Data supplied -

╔══

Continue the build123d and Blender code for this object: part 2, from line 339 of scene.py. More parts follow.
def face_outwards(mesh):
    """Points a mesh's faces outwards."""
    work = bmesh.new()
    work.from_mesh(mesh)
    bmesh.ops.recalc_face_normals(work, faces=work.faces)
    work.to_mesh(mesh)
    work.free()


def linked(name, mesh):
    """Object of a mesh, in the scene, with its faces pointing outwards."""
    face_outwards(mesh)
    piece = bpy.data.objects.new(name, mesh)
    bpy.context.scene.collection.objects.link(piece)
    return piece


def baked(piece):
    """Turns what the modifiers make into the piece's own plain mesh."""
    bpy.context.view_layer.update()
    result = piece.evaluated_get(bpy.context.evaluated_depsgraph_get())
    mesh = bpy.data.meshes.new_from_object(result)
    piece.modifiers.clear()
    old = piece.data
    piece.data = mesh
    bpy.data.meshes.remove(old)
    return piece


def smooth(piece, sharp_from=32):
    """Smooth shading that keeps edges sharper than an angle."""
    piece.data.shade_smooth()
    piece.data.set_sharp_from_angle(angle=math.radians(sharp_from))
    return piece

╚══
╔══

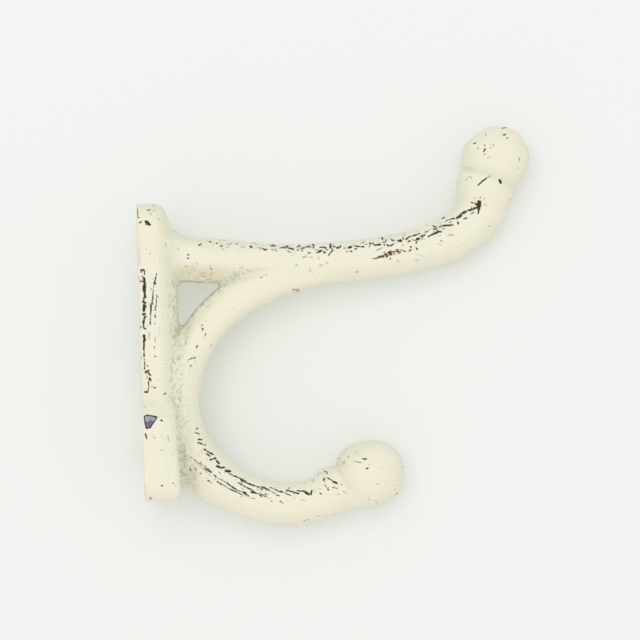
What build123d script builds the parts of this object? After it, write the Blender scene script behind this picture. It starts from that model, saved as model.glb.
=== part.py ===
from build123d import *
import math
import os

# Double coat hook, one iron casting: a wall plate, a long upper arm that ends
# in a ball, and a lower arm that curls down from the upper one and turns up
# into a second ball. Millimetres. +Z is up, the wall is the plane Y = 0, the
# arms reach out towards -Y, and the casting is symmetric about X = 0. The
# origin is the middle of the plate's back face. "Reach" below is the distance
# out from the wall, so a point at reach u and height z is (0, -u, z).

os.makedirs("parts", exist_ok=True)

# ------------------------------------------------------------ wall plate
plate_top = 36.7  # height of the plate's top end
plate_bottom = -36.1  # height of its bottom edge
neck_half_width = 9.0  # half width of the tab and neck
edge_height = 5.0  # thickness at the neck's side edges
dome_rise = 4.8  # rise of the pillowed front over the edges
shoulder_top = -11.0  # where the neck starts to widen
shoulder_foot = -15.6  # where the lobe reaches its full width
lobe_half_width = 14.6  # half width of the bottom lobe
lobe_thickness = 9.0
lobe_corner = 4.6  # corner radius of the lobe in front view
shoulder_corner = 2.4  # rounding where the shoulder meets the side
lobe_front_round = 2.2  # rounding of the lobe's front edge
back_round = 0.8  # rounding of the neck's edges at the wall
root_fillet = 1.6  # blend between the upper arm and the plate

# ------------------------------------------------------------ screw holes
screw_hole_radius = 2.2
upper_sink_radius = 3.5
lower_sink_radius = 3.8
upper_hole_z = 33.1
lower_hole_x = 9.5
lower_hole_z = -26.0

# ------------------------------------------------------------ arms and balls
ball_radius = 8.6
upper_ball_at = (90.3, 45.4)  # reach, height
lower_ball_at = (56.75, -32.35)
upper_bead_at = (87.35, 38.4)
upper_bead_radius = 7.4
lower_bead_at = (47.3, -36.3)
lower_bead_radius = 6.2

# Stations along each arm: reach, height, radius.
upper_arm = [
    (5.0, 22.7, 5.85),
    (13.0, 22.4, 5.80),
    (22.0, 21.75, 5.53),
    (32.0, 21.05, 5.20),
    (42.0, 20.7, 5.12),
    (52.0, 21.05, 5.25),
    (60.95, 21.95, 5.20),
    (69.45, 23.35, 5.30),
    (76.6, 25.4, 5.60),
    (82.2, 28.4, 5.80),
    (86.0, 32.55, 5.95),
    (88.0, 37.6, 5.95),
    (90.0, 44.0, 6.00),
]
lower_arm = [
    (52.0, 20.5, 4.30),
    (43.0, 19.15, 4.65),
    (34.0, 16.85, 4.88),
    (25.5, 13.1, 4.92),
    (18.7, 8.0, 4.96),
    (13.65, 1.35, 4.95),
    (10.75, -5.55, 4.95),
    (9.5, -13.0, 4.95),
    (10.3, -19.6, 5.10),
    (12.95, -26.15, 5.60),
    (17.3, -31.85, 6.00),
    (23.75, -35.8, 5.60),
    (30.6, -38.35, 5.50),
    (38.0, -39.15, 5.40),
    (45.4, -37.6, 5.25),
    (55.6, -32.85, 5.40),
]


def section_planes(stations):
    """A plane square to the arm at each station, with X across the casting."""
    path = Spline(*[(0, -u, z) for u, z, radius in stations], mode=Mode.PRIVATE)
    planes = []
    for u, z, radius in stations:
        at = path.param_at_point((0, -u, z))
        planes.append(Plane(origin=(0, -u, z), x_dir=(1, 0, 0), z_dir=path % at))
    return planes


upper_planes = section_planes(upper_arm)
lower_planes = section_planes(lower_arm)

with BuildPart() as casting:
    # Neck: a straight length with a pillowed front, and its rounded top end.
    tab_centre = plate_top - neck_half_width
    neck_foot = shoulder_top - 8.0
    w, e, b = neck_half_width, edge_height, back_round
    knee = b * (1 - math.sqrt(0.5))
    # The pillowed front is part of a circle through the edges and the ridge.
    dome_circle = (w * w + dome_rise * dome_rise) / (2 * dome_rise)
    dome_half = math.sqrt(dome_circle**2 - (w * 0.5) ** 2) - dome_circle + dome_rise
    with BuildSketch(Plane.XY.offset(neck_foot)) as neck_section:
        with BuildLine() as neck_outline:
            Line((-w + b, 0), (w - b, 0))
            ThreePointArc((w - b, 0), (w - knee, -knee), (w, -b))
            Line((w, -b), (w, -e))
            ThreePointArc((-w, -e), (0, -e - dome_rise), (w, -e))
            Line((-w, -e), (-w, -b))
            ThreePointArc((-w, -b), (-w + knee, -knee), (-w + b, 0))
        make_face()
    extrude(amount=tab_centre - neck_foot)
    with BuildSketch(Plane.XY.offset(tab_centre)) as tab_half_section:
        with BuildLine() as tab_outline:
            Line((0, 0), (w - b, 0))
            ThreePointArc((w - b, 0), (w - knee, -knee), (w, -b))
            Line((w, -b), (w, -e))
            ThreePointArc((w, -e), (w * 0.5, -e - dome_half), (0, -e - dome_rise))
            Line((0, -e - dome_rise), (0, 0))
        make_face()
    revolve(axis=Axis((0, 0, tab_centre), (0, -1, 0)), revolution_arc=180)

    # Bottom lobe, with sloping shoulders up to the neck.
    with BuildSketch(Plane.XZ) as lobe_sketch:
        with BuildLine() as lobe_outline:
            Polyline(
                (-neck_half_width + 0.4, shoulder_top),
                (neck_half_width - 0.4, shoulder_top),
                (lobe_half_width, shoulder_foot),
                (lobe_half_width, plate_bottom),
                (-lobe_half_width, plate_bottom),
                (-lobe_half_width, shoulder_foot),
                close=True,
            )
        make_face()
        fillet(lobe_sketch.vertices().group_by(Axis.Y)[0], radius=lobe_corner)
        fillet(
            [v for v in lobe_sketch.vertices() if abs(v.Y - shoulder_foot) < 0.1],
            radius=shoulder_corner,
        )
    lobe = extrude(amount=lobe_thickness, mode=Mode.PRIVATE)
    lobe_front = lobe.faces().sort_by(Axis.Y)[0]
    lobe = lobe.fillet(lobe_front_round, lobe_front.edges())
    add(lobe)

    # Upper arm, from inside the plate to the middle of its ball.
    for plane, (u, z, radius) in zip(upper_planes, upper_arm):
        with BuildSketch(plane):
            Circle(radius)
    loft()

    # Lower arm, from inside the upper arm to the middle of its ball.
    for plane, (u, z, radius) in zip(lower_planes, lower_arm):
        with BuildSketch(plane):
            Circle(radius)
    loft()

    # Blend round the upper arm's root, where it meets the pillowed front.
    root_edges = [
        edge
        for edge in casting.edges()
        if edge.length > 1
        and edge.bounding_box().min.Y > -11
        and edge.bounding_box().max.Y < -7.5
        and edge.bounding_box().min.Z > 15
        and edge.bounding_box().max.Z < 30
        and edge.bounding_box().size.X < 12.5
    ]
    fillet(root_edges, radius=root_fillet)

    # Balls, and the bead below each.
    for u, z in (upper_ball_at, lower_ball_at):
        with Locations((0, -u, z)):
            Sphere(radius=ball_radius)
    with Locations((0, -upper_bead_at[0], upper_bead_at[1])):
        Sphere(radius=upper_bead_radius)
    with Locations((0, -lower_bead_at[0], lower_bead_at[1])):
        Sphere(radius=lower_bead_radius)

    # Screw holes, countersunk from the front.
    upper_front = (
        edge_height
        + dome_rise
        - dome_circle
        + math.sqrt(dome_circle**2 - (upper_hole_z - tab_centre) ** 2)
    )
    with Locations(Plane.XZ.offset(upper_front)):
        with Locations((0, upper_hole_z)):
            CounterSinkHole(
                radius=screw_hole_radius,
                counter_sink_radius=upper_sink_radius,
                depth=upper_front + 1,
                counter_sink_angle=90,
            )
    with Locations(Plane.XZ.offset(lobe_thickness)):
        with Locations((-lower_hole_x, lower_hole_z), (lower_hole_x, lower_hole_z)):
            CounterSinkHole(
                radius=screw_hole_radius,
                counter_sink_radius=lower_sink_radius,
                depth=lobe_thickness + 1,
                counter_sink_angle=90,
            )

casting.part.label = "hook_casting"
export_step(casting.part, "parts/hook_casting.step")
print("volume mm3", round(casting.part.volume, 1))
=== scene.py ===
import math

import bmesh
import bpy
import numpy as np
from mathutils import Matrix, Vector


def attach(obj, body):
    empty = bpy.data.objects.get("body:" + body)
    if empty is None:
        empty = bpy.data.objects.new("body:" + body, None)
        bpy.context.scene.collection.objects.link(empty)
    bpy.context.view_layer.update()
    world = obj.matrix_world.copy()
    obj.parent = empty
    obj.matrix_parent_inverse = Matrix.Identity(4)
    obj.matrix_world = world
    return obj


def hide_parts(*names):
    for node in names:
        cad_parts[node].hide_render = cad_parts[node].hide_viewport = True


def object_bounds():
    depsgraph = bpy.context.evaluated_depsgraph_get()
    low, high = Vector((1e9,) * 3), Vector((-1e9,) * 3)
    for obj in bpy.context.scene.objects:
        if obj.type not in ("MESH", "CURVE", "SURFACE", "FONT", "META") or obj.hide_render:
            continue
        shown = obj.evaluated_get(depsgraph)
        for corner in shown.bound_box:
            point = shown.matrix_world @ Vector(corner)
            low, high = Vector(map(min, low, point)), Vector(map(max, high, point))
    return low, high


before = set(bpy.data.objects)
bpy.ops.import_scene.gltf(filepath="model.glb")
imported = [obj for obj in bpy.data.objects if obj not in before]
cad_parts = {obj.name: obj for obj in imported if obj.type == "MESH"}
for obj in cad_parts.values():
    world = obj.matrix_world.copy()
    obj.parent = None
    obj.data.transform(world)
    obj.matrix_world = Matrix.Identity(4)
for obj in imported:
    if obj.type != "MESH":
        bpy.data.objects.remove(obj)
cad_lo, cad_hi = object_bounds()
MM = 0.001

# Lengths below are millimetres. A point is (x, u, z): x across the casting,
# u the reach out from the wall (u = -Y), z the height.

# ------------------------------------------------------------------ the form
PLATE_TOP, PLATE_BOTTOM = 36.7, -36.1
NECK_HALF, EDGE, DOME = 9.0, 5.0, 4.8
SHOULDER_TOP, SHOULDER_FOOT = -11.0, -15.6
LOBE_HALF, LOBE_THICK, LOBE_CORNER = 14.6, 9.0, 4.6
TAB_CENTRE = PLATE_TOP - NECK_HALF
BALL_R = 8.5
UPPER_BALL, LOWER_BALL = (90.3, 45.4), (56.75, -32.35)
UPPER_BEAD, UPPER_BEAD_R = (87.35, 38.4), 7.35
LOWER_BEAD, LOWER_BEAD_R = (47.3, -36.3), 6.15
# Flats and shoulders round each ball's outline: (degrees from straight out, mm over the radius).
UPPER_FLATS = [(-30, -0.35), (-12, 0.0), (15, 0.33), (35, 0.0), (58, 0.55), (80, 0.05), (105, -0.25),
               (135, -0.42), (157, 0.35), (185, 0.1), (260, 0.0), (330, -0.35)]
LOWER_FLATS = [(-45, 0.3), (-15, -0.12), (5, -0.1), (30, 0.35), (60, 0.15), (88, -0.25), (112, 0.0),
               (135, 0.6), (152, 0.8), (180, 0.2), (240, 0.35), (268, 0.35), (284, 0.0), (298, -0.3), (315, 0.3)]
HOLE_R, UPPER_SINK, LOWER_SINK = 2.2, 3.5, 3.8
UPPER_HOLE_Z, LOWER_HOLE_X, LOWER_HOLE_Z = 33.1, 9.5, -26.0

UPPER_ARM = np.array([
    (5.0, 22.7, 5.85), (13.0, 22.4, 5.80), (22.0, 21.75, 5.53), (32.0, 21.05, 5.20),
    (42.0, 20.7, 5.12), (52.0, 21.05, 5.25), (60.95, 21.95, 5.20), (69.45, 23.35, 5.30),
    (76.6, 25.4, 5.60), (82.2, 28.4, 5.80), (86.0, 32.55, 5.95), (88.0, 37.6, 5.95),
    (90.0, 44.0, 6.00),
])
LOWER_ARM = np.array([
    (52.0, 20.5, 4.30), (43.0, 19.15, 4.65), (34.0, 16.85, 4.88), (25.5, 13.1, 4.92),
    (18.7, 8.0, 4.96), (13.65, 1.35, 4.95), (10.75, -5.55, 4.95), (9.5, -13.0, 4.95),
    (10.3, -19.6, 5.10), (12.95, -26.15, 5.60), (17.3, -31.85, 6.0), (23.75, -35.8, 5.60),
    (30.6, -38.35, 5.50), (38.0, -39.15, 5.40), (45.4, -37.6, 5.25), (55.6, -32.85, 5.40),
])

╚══

Exercise details -
What is wanted is an exact copy of the lines from the line containing "# Screw holes, countersunk" to the line containing "return low, high", both lines included, and of no other line.

Result of this exercise -
    # Screw holes, countersunk from the front.
    upper_front = (
        edge_height
        + dome_rise
        - dome_circle
        + math.sqrt(dome_circle**2 - (upper_hole_z - tab_centre) ** 2)
    )
    with Locations(Plane.XZ.offset(upper_front)):
        with Locations((0, upper_hole_z)):
            CounterSinkHole(
                radius=screw_hole_radius,
                counter_sink_radius=upper_sink_radius,
                depth=upper_front + 1,
                counter_sink_angle=90,
            )
    with Locations(Plane.XZ.offset(lobe_thickness)):
        with Locations((-lower_hole_x, lower_hole_z), (lower_hole_x, lower_hole_z)):
            CounterSinkHole(
                radius=screw_hole_radius,
                counter_sink_radius=lower_sink_radius,
                depth=lobe_thickness + 1,
                counter_sink_angle=90,
            )

casting.part.label = "hook_casting"
export_step(casting.part, "parts/hook_casting.step")
print("volume mm3", round(casting.part.volume, 1))
=== scene.py ===
import math

import bmesh
import bpy
import numpy as np
from mathutils import Matrix, Vector


def attach(obj, body):
    empty = bpy.data.objects.get("body:" + body)
    if empty is None:
        empty = bpy.data.objects.new("body:" + body, None)
        bpy.context.scene.collection.objects.link(empty)
    bpy.context.view_layer.update()
    world = obj.matrix_world.copy()
    obj.parent = empty
    obj.matrix_parent_inverse = Matrix.Identity(4)
    obj.matrix_world = world
    return obj


def hide_parts(*names):
    for node in names:
        cad_parts[node].hide_render = cad_parts[node].hide_viewport = True


def object_bounds():
    depsgraph = bpy.context.evaluated_depsgraph_get()
    low, high = Vector((1e9,) * 3), Vector((-1e9,) * 3)
    for obj in bpy.context.scene.objects:
        if obj.type not in ("MESH", "CURVE", "SURFACE", "FONT", "META") or obj.hide_render:
            continue
        shown = obj.evaluated_get(depsgraph)
        for corner in shown.bound_box:
            point = shown.matrix_world @ Vector(corner)
            low, high = Vector(map(min, low, point)), Vector(map(max, high, point))
    return low, high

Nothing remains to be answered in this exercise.